The love/hate relationship of video game reviewing

So many characters, so little time...

So many characters, so little time…

I love video games.

If you didn’t know that then you need some glasses… and maybe we need to go out for a beer one night and discuss things. You’re buying. I also enjoy beer.

Video games are my zone, but I’ve learned that there are several different zones to explore- News writing, rumors, opinionated blurbs, and the monstrous task of intricately reviewing the top video game titles.

Reviewing is hard. Writing is hard enough; you can read all about that here, but adding the hours of play time plus the organization of a review and blending the piece with just enough factual information with informative opinions… it can get tedious. But there is also no better feeling than to finish that never-ending review of a game you didn’t really want to play in the first place. Video game reviewing isn’t like other forms of writing.

I was sent to a showing of Hangover III as a reviewer. Movie reviewing is fun even when you don’t really get into the film. Number one: I’m not a huge comedy fan. Number two: I’ve never really enjoyed the other Hangover films. And number three: … Well I had popcorn so I can’t complain too much. But movies, to me, are simple. Maybe that’s the intense story-lover in me or even the long-lost student that enjoyed film studies in high school way too much.

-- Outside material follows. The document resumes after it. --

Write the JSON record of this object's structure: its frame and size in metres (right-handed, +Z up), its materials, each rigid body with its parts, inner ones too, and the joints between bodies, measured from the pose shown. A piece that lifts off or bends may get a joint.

Or maybe it’s just the fact that I don’t have to spend 10+ hours watching a movie in order to review it.

There’s a psychotic part of me that really wants to review a game like Mass Effect, piling hours upon hours of play time and note-taking. However if it was actually a Mass Effect game that I was reviewing, my final draft would look like this:

Mass Effect: Review


My brain would probably be mush after all of that. But to do this as a career, to become a “Roger Ebert” of video games, would be painfully amazing. Emphasis on painful. I think most people jump into this thinking, “Hey, I get free games and I just have to write about them!” And maybe that is actually how some people work through the… work of reviewing. But to me, it’s a challenge. Hey, I get free games to review and it’s hard! The competition is fierce. You have to learn to be one of the first to release a quality review that most people will simply skim through.

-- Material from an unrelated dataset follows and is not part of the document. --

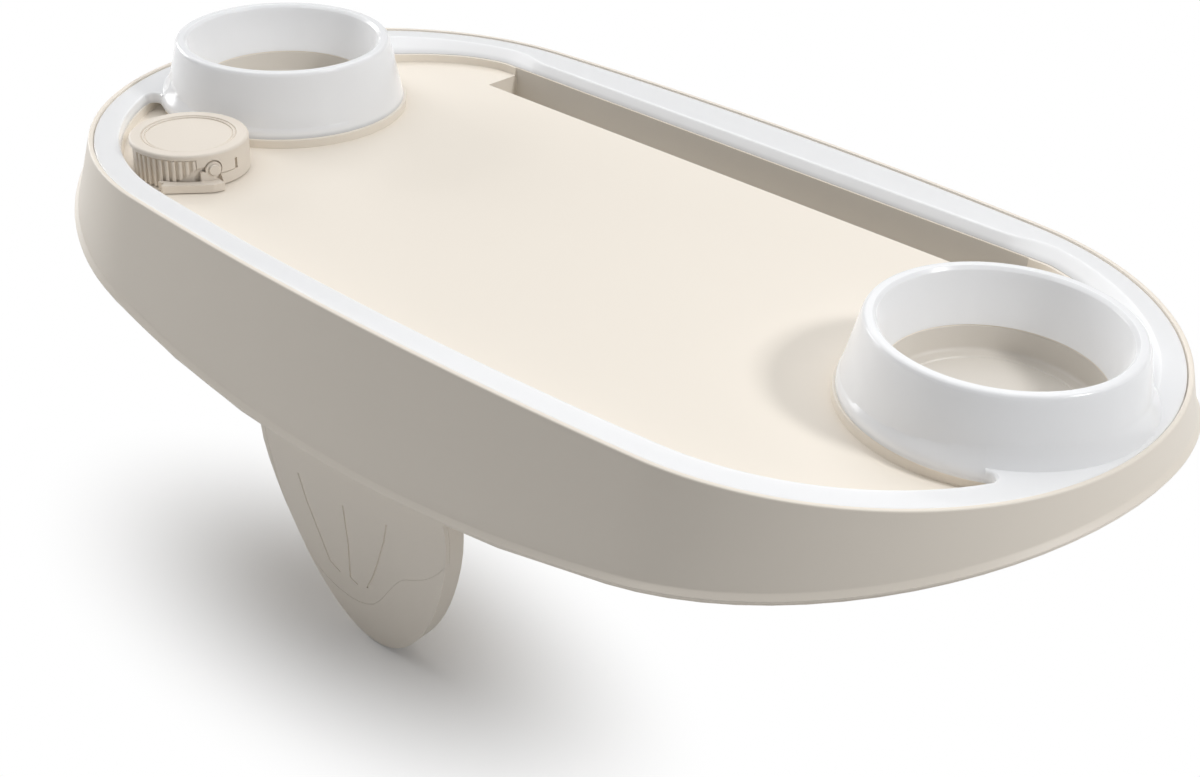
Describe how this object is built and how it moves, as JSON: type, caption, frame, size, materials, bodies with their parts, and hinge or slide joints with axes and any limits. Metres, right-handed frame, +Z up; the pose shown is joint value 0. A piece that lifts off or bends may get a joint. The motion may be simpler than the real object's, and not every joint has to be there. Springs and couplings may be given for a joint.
{
  "type": "hot tub tray",
  "caption": "Oval tray that straddles a hot tub wall on legs, with raised cup rings, a slot for a device, a light band and a battery cap.",
  "frame": {"origin": "centre of the face under the tray that rests on the tub wall", "axes": "+X along the tray, away from the battery cap; -Y the skirt's long side that faces the camera; +Z up"},
  "size_m": [0.5074, 0.2884, 0.1745],
  "materials": {
    "cream": "satin, finely grained cream plastic",
    "panel_cream": "satin cream plastic",
    "cap_cream": "satin cream plastic",
    "inner_cream": "plain moulded plastic",
    "translucent_white": "glossy translucent white",
    "seal_rubber": "matt",
    "screw_steel": "plain",
    "strip_white": "flexible strip",
    "led_yellow": "clear over yellow",
    "board_green": "solder mask",
    "cell_wrap": "plain wrap",
    "lead_black": "flexible sleeve"
  },
  "bodies": {
    "tray": {"upper_housing": "cream", "light_guide": "translucent_white", "base_cover": "cream", "base_gasket": "seal_rubber", "cover_screws": "screw_steel", "front_leg": "cream", "front_leg_panel": "panel_cream", "rear_leg": "cream", "rear_leg_panel": "panel_cream", "leg_screws": "screw_steel", "led_strip": "strip_white", "leds": "led_yellow", "control_board": "board_green", "board_screws": "screw_steel", "battery_tube": "inner_cream", "tube_gasket": "seal_rubber", "tube_nut": "inner_cream", "battery_cell_1": "cell_wrap", "battery_cell_2": "cell_wrap", "battery_cell_3": "cell_wrap", "cell_springs": "screw_steel", "power_lead": "lead_black", "strip_lead": "lead_black"},
    "carrier": {"contact_carrier": "inner_cream", "carrier_strips": "screw_steel"},
    "cap": {"battery_cap": "cap_cream", "cap_seal": "seal_rubber", "latch_pin": "cap_cream"},
    "latch": {"latch_lever": "cap_cream"}
  },
  "joints": [
    {"name": "cap_lift", "type": "slide", "parent": "tray", "child": "carrier", "axis": [0, 0, 1], "range_m": [0, 0.04]},
    {"name": "cap_turn", "type": "hinge", "parent": "carrier", "child": "cap", "pos_m": [-0.15937, -0.07642, 0.03], "axis": [0, 0, 1], "range_deg": [0, 90]},
    {"name": "latch_swing", "type": "hinge", "parent": "cap", "child": "latch", "pos_m": [-0.13521, -0.08244, 0.0293], "axis": [-0.9703, 0.2419, 0], "range_deg": [0, 15]}
  ]
}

All of those hours and sleepless nights end up becoming about 30 seconds of someone else’s time. I hate it, and I love it, and damn it just give me more games! That’s what passion is, right? That world of convoluted feelings that sometimes make you look like a maniac, and makes people wonder why you even do what you do. I could write something else, sure. I could easily print off an article about the latest celebrity with a poodle or that one moment when the Biebs decided to spit on babies.

But video games rule. And this post has completely transformed into a wild rant. Other writers, interject your own thoughts!




6 thoughts on “The love/hate relationship of video game reviewing

  1. Well said!

    In the couple of years I’ve been at it, I’ve gotten plenty of free games to review. That’s always nice, but sometimes I absolutely hate having to write the review. Like you said, it’s hard.

    For me, I end up taking forever to actually get started. I’ll write something, and then delete it, and repeat that about five or six times. And that itself is a lengthy process. Once I get an introductory paragraph done that I’m happy with it, the rest of the review tends to flow pretty quickly. But I hate sitting down trying to start one.

    I also hate the scores. You said all the hours spent on it end up becoming someone’s 30 seconds, and I agree with that. I don’t think most folks read the reviews; instead they barely skim it while scrolling down to see what score it received. I’m sure at least most of us who write the reviews actually read what the others have written, but I certainly don’t think the average reader does.

    But yes, video games rule and so does writing about them (review or not).

    • I think I make scoring way more difficult than it needs to be… but that’s just because I think too deeply into it. I usually know after a few minutes if I’m going to truly enjoy a game or not, but making a suitable score for it is hard!

  2. I think its amazing how some gamers can jump around from video game to video game in a given week. I struggle playing just one title for the whole

    • I’m exactly the same way! Especially if I’m really into the game that I’m playing. I always feel like I miss something important when I rush through gameplay for the sake of a review.

      • well, just don’t let your video game review turn into work. There is no better way to take the fun out of video games than turning it into

  3. Being a reviewer of video games would be fun, but also hard when you have to not only play the game as a regular player just enjoying the ride, but also someone who has to view the entire game critically. Are the graphics high quality? Is the gameplay easy to navigate? Was the overall story engaging? There’s so many things to consider when you review a game. Still, at the end of the day it’s all about passion and doing something you love!